Request. Copy every line that mentions the word "from".

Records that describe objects
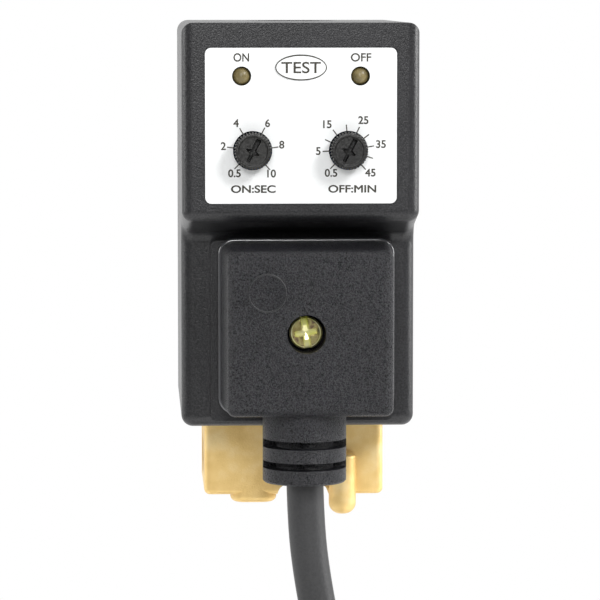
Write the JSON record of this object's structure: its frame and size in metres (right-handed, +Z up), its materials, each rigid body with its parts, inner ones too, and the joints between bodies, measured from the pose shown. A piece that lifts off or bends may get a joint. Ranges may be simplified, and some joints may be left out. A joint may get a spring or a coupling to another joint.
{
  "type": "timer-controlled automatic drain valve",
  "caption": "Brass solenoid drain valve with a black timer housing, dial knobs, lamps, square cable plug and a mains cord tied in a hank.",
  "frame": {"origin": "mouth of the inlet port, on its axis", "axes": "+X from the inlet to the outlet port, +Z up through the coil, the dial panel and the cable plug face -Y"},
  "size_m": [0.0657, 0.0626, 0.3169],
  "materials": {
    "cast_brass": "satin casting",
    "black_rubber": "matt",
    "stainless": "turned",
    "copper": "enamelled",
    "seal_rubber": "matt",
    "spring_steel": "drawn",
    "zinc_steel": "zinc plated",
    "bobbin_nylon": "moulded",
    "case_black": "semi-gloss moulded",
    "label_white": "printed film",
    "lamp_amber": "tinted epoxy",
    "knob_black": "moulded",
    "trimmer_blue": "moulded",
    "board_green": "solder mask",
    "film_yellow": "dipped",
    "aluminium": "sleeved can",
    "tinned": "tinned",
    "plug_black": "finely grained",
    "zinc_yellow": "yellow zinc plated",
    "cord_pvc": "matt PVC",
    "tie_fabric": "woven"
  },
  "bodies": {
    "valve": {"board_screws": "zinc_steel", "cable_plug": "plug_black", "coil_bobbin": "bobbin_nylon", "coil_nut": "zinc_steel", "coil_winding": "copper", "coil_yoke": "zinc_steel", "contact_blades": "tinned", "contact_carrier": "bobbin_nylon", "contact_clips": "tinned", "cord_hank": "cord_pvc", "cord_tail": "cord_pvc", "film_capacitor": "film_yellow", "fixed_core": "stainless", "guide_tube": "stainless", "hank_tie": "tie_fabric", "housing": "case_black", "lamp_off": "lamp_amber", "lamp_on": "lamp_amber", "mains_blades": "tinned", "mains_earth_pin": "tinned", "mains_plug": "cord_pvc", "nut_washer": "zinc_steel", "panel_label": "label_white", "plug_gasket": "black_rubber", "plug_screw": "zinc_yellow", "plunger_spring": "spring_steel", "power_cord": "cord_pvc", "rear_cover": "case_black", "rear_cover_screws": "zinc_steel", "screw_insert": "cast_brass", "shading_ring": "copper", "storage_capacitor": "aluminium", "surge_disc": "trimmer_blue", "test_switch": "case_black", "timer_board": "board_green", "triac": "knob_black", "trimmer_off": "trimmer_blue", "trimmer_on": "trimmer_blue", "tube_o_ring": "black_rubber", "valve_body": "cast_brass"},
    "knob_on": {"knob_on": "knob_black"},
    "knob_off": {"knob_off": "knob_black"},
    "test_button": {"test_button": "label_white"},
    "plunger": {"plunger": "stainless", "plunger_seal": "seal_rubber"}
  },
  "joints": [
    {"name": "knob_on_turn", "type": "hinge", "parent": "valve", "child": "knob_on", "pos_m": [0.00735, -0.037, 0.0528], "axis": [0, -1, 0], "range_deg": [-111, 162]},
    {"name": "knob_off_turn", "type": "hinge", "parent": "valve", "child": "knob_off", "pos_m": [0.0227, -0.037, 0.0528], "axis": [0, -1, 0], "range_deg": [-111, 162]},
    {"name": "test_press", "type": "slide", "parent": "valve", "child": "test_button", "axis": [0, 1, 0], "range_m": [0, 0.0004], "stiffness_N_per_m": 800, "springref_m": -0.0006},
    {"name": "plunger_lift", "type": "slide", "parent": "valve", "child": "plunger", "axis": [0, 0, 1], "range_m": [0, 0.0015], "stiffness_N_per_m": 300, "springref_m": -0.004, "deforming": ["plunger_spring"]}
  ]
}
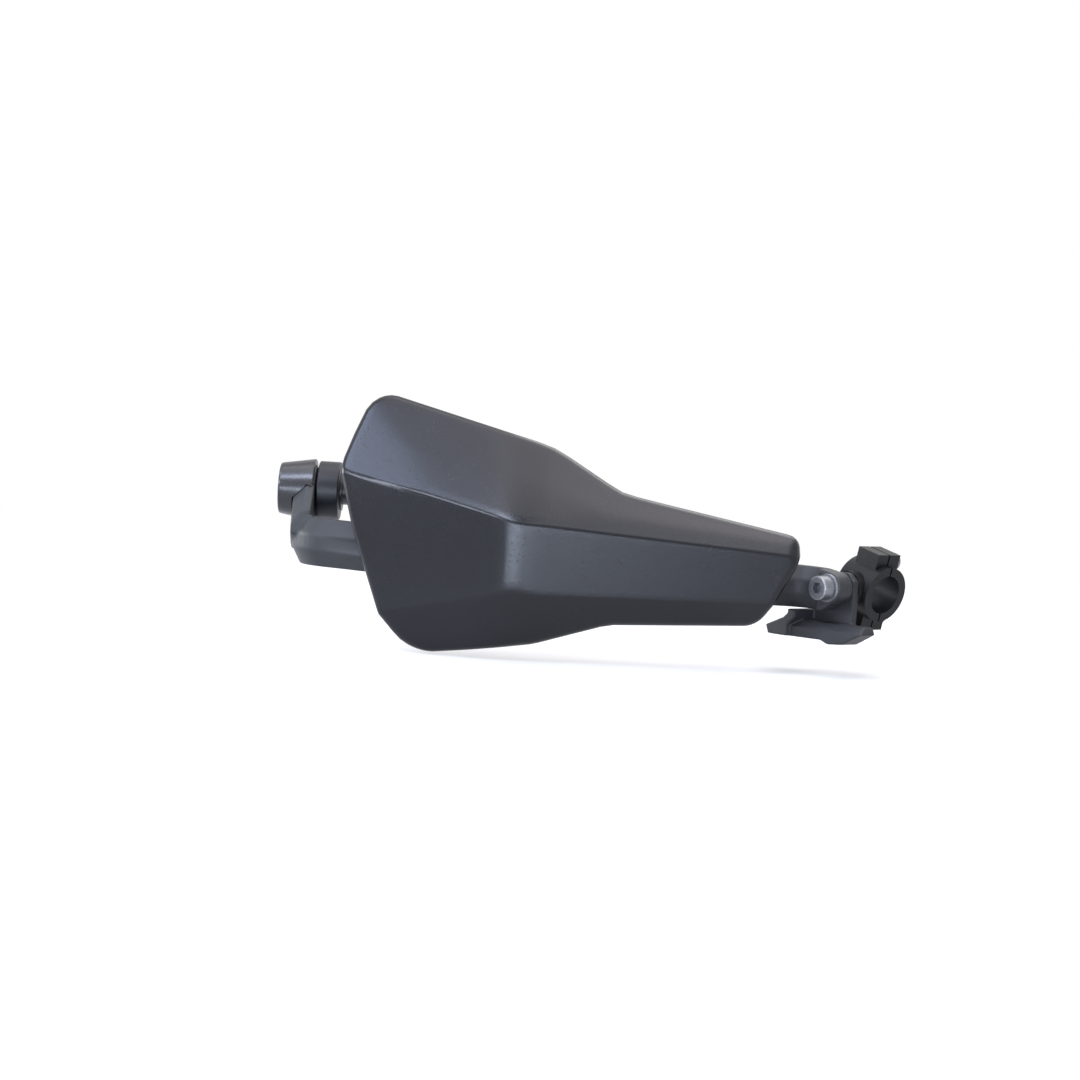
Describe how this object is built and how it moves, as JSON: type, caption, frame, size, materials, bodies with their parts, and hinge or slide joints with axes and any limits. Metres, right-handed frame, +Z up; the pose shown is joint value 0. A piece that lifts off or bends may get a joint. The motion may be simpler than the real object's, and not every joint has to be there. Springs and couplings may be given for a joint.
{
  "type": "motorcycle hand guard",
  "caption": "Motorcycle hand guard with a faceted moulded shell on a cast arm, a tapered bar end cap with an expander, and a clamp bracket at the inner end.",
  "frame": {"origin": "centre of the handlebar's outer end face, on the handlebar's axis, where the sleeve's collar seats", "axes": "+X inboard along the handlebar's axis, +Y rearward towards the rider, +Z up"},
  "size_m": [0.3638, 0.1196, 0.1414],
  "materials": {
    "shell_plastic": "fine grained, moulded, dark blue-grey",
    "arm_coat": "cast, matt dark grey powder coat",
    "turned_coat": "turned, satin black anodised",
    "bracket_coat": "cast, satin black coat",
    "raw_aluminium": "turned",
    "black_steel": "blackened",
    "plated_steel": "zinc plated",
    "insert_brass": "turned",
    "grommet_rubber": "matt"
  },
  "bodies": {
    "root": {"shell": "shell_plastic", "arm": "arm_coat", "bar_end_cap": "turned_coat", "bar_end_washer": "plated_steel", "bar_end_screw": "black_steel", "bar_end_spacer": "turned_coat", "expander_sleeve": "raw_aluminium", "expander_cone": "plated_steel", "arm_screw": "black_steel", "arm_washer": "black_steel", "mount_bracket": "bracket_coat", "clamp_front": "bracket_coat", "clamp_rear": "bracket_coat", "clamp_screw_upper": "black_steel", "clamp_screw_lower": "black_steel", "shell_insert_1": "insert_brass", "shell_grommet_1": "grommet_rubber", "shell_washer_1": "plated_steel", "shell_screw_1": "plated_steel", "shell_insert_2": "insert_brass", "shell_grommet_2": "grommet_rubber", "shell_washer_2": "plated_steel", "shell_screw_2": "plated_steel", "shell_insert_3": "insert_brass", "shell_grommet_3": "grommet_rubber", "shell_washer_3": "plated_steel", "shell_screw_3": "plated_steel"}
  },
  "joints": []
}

...

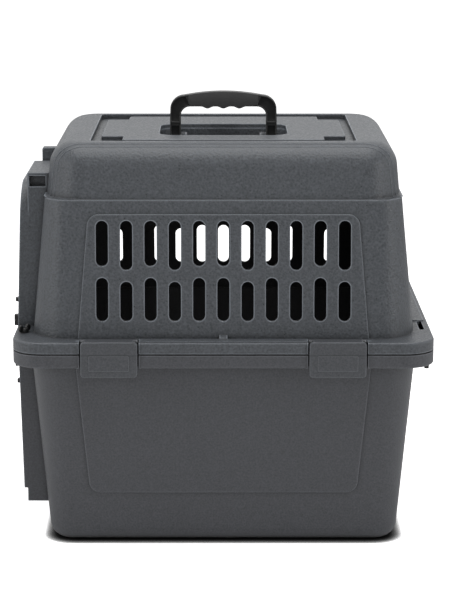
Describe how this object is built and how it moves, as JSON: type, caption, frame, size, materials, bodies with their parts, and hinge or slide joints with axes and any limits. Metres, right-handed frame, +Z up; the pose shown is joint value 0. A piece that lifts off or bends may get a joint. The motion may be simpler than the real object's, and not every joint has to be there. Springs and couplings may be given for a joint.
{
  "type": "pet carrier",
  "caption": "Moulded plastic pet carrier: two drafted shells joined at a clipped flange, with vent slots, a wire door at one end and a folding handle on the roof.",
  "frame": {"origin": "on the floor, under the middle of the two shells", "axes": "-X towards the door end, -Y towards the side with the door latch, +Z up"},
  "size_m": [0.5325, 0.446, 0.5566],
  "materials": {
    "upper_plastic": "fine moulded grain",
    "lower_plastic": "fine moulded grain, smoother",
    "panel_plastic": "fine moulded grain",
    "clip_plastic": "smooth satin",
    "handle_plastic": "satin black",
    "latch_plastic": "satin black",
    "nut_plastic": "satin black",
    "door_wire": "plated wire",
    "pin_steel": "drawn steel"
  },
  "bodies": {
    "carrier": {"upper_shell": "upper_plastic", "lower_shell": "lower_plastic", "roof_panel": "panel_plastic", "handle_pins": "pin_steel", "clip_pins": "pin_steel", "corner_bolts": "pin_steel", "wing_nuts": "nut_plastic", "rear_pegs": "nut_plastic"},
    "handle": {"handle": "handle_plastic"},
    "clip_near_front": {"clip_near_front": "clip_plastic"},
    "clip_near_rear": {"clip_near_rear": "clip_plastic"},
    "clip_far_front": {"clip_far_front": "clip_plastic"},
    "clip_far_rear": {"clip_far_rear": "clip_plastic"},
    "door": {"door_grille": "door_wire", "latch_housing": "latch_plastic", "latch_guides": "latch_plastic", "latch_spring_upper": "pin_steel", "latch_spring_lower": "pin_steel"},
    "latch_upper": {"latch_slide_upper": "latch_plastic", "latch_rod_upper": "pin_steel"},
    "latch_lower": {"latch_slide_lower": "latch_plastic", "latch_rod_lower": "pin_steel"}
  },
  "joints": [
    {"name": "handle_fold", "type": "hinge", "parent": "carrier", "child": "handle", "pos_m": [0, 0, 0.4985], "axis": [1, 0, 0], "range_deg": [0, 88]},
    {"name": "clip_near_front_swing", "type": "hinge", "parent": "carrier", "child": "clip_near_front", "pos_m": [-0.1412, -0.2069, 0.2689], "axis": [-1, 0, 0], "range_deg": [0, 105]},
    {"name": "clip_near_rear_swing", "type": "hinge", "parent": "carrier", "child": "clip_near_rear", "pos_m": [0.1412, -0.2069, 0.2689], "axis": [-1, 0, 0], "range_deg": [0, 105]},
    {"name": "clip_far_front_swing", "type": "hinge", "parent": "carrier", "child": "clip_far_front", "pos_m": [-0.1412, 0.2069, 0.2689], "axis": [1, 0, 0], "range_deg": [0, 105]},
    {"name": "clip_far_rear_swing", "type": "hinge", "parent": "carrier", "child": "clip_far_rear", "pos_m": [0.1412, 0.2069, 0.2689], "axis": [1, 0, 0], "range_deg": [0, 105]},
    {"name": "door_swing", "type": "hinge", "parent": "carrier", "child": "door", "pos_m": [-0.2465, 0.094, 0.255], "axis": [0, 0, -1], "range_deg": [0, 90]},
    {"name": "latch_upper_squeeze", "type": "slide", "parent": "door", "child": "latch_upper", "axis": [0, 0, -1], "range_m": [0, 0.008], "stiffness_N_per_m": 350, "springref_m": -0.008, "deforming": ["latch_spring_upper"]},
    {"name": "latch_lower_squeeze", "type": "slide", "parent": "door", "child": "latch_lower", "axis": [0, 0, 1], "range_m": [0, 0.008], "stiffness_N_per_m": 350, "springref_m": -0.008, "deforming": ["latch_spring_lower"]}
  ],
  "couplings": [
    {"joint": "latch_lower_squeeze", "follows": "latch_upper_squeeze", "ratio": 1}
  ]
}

Complete output.
Write the JSON record of this object's structure: its frame and size in metres (right-handed, +Z up), its materials, each rigid body with its parts, inner ones too, and the joints between bodies, measured from the pose shown. A piece that lifts off or bends may get a joint. Ranges may be simplified, and some joints may be left out. A joint may get a spring or a coupling to another joint.
  "frame": {"origin": "mouth of the inlet port, on its axis", "axes": "+X from the inlet to the outlet port, +Z up through the coil, the dial panel and the cable plug face -Y"},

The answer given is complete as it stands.